Pondy Oxides and Chemicals Ltd (POCL) has commenced commercial production at the first phase of its new smelter facility in Thervoykandigai, near Chennai. Operations at the facility began on April 16, 2025, according to the company’s update. The commissioning marks a key milestone in POCL’s ongoing capacity build-up in non-ferrous metals recycling. The first phase adds 36,000 metric tonnes per annum (MTPA) of installed capacity. POCL has described the unit as a fully automated and integrated recycling hub. The company also said the plant is engineered to handle diverse forms of metal waste with high efficiency. The development is positioned as part of a broader plan to increase scale across lead and other recycling streams.

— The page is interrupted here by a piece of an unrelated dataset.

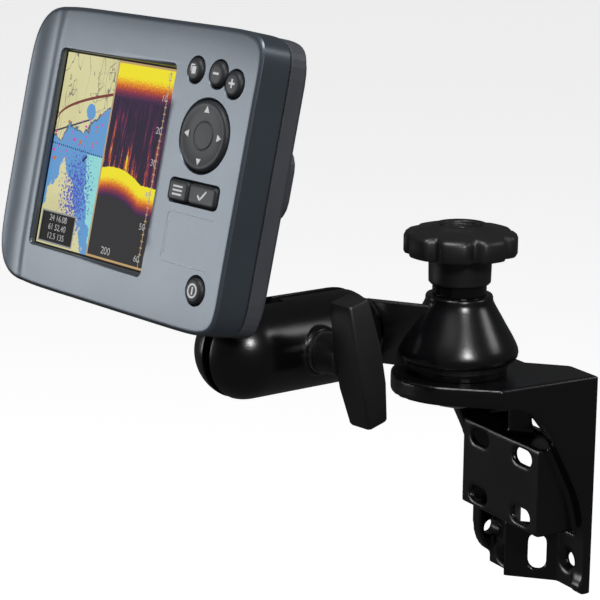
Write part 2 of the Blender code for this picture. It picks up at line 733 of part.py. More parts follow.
def ball_post_b(head):
    """Black post from the second ball up into the adapter."""
    at = post_axis()
    post = rod("ball_post", STEM_RADIUS, BALL_B.z + 9, ADAPTER_Z[0] - 3, mat=black_casting(), parent=head,
               at=at, sides=20)
    fuse(post, rod("post_collar", 5.6, ADAPTER_Z[0] - 5, ADAPTER_Z[0] - GAP, parent=head, at=at,
                   sides=6),
         rod("post_stud", 3.0, ADAPTER_Z[0] - 4, -6, parent=head, at=at, sides=16))
    return post


def balls(arm, head):
    first = ball("ball_wall_side", BALL_RADIUS, rubber(), arm, (0, ARM_HALF, 0), (0, 90, 0))
    carve(first, rod("ball_hole_a", STEM_RADIUS + GAP, ARM_HALF + 8, ARM_HALF + 30, "Y", parent=arm,
                     sides=20))
    second = ball("ball_head_side", BALL_RADIUS, rubber(), head, BALL_B)
    carve(second, rod("ball_hole_b", STEM_RADIUS + GAP, BALL_B.z + 8, BALL_B.z + 30, parent=head,
                      at=post_axis(), sides=20))


def main():
    start_scene()
    yaw = Matrix.Rotation(math.radians(ARM_YAW), 3, "Z")
    pitch = Matrix.Rotation(math.radians(ARM_PITCH), 3, "X")
    middle = BALL_A - yaw @ pitch @ Vector((0, ARM_HALF, 0))
    arm = frame_empty("arm_frame", middle, (ARM_PITCH, 0, ARM_YAW))
    turn = Euler([math.radians(a) for a in HEAD_TURN]).to_matrix()
    ball_b = BALL_A - yaw @ pitch @ Vector((0, 2 * ARM_HALF, 0))
    head = frame_empty("head_frame", ball_b - turn @ BALL_B, HEAD_TURN)
    bpy.context.view_layer.update()

    wall_bracket()
    pivot_stud()
    pivot_washers()
    clamp_knob()
    swing_arm(arm)
    balls(arm, head)
    socket_shell("socket_shell_near", 1, arm)
    socket_shell("socket_shell_far", -1, arm)
    clamp_bolt(arm)
    arm_spring(arm)
    clamp_handle(arm)

    front_housing(head)
    display_stack(head)
    keys(head)
    seam_gasket(head)
    rear_cover(head)
    rear_sockets(head)
    housing_screws(head)
    mount_adapter(head)
    ball_post_b(head)


main()
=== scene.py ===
"""Looks of the fish finder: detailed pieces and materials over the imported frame."""
import json
import math

import bmesh
import bpy
from mathutils import Matrix, Vector


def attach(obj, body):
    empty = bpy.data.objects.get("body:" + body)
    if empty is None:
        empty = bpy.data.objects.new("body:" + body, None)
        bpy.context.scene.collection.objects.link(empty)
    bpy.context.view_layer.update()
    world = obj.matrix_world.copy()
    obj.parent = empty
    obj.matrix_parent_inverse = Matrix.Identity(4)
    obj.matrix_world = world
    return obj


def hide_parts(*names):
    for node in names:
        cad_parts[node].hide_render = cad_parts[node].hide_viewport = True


MM = 0.001

# ---- places taken from the frame --------------------------------------------
BALL_B_IN_HEAD = Vector((40.2, 57.9, -76.7))
ARM_HALF = 29.0

# ---- camera and light -------------------------------------------------------
CAMERA_AT = (0.8577, -0.6403, 0.3016)
CAMERA_AZIMUTH = 59.93
CAMERA_ELEVATION = 13.6
CAMERA_ROLL = 0.51
CAMERA_LENS = 132.2
FLOOR_Z = -0.32
FLOOR_HALF = 16.0
FLOOR_GLOW = 0.80
WORLD_TONE = (0.93, 0.95, 0.97, 1)
WORLD_GLOW = 0.06
LIGHTS = {                     # place, target, size, power
    "key_light": ((-1.45, -1.95, 0.24), (-0.05, -0.2, 0.12), 1.05, 14),
    "camera_light": ((1.40, -0.40, 0.90), (0, -0.1, 0), 0.30, 9),
    "top_light": ((0.30, -0.75, 1.6), (0, -0.1, 0), 0.6, 13),
    "rear_light": ((0.9, 1.2, 1.0), (0, -0.1, 0.05), 0.5, 2.5)}

# ---- display head, in its own frame: X across, Y into the back, Z up ---------
HEAD_LEFT = 91.5
HEAD_RIGHT = 87.3
HEAD_TALL = 68.0               # half height
LEFT_POWER = 8.0
RIGHT_POWER = 13.0
OUTLINE_POINTS = 168
OUTLINE_PHASE = 0.37           # of one point, so that no point lies on an axis
SEAM_Y = 16.1
FACE_WALL = 2.4
FACE_FRONT = -1.0              # the face's middle
DOME_DROP = (0.3, 1.6)         # fall of the dome at the sides, and at the top and bottom
DOME_HALF = 88.0
BAND_DROP = 1.0
BEVEL_DROP = 0.9
EDGE_DROP = 1.1
EDGE_WIDTH = 1.7
CREST_X = -71.0                # crest between the left band and the window's bevel
PANEL_X = 31.5                 # soft edge of the keypad panel
WINDOW_AT = (-18.3, -0.5)
WINDOW = (91.0, 94.6)
ACTIVE = (89.4, 92.8)          # the lit part of the pane
PANE_Y = 3.2
ROUND_KEYS = {"key_pages": (43.3, 47.3, 5.4), "key_zoom_out": (59.7, 46.9, 5.8),
              "key_zoom_in": (71.9, 43.7, 5.8), "key_power": (70.1, -48.4, 6.0)}
BAR_KEYS = {"key_menu": (47.0, -6.9, 14.0, 9.3), "key_enter": (64.6, -6.9, 19.4, 9.3)}
DPAD = (57.6, 19.0, 16.6)
DPAD_SQUASH = 0.96
KEY_FRONT = -2.3
FIGURE_Y = PANE_Y - 0.04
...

How the new smelter fits into the broader expansion plan

The Thervoykandigai smelter is planned as a two-phase project with a total licensed capacity of 72,000 MTPA. Phase 1 represents half of that target, with Phase 2 expected to add another 36,000 MTPA. In earlier expansion details, the company indicated a ₹70 crore investment for Phase 1 of lead expansion and a trial run by March 2025. Commercial operations subsequently started on April 16, 2025. The second phase is expected to be commissioned by the first half of FY26, as per the company’s stated timeline. A separate timeline reference also points to the second 36,000 MTPA addition following by H2FY26. Taken together, the project expands licensed capacity while allowing commissioning in steps rather than all at once. The phased approach also ties back to working capital planning and procurement alignment for recycled metal inputs.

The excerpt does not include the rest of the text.